RegEx is one of the most powerful text-related skills out there; however, it's equally frustrating to learn. We come across the applications of RegEx, some of its notable uses include syntax highlighting in IDEs, and routing in web applications, among others etc. It is also prominent in the fields that involve processing huge chunks of data, like Data validation, Web Scraping, Data Mining etc.

Someone programming a website in HTML. But also a photo suitable for hackers. ;)
Example of syntax highlighting. Photo by Mika Baumeister / Unsplash

However, it is equally frustrating to understand it when we try to learn it academically. It is more comfortable when we learn it through an example. However, the example must be simple yet versatile enough to cover different features and the facilities Regex offers. After much thought, I realised that a simple example like today's date could cover most of the RegEx concepts I use in my projects. (Well...I was looking for an example while looking at my phone, but I guess this counts as trying.)

So, in this article, we will explore the different operators of Regular Expressions while we try and match this Sunday, 23 July 2023.

Searching directly

Now, one of the simplest steps is to search for the string exactly. In practice, you can directly write the string as'23 July 2023'). However, not all programming languages use this kind of notation. For example, in javascript, we represent regex patterns using the literals or the forward slash character /. This is how the patterns are also generally represented in the literature too. So, for clarity and uniformity, we will use the forward slash notation throughout the article.

So, when searching directly, we search for /23 July 2023/. This returns all the matches with the date in this exact format. However, as previously mentioned, dates are generally written in various variations. For example, the same date can be written as 23 jul 2023 or 23 july 2023 or 23/07/2023 or 23/07/23. So how can we adapt our search to include all these different date formats?

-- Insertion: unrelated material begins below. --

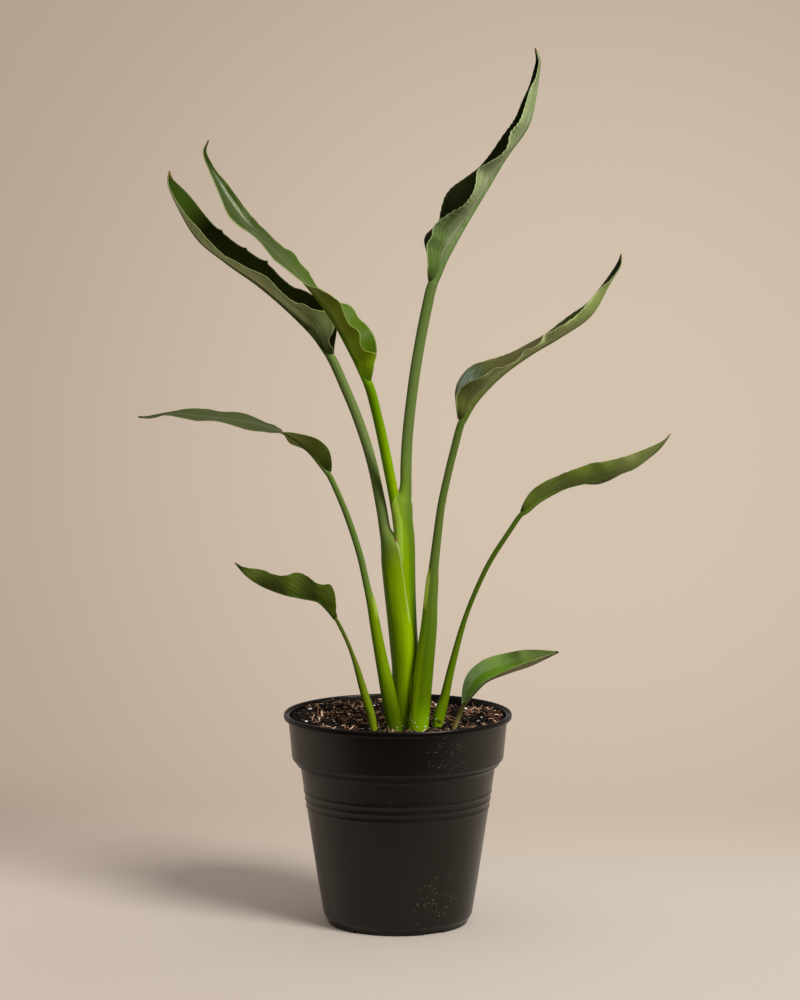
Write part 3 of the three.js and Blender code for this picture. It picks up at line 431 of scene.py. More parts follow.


Now, the scope of the search in our example is too broad. However, these broad examples can be condensed into two representations. The word representations  23 July 2023  and the numeric representation 23/07/2023. Two different expressions can match these two different strings. First, let's try to get an expression matching these two representations.

The disjunction operator (|):

We need to specify where the pattern can be varied to include these different text formats. Let's first specify the variation between two variations, 23 July 2023 and 23/07/2023. This can be specified using the disjunction| operator.  

The disjunction operator enables us to match two or more expressions in a single query. Hence, our original expression changes to the following expression,

/23 July 2023|23/07/2023/

Upon seeing this, you might think, "Wait! There is something wrong with the earlier notation! The / is used multiple times in the string. Doesn't the representation get confusing?" If you did think that way, then you are right. This is not how the special characters  / are represented in Regex. These special characters include.  *,$, ^, +,(,), {, }, [, ] and ., among many other things that will be introduced later.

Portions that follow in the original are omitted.